A la fois romanesque et très réaliste, Las Rosas, comme les deux précédents albums de Pastor, Hotel Koral et Ice Cream, impose un style inédit, d’autant plus que le dessin s’appuie sur des trames à la japonaise autant que sur une utilisation parcimonieuse de noirs massifs, ajoutant à la puissance des scènes-clé.
Et comment ne pas évoquer le texte de l’auteur, qui s’étend parfois dans des narratifs un peu longs, mais offre de savoureuses banderilles, telle cette description de la communauté des femmes : « Un tas d’histoires tristes, jetées dans le désert pour y être brulées. » Ou encore, ce dialogue, quand Rosa enceinte répond à l’inévitable question de la patronne du bar :
« -Y’a un père ? - Non. On peut dire ça comme ça : Y’avait une bite, mais pas de père ! »
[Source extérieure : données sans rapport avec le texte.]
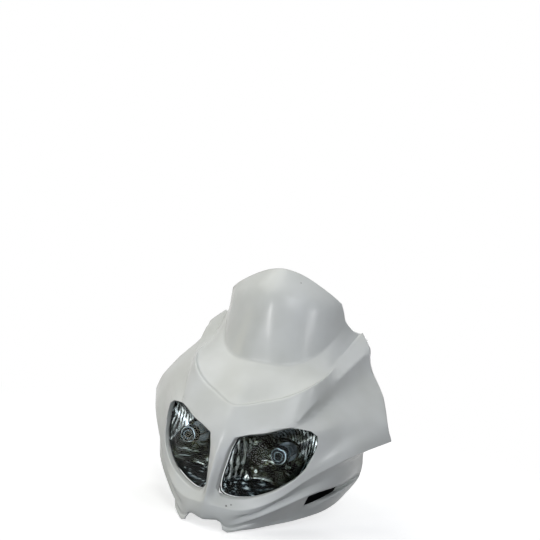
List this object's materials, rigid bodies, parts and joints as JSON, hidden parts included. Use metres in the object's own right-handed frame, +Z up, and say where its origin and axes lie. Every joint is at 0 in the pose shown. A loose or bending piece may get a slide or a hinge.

Cette violence qui parcourt l’album croise une grande finesse psychologique où tous les protagonistes échappent brillamment aux stéréotypes, un constat valide autant pour les hommes que pour les femmes. De quoi faire un roman tout court, voire même un film marquant.
(par David TAUGIS)
Cet article reste la propriété de son auteur et ne peut être reproduit sans son autorisation.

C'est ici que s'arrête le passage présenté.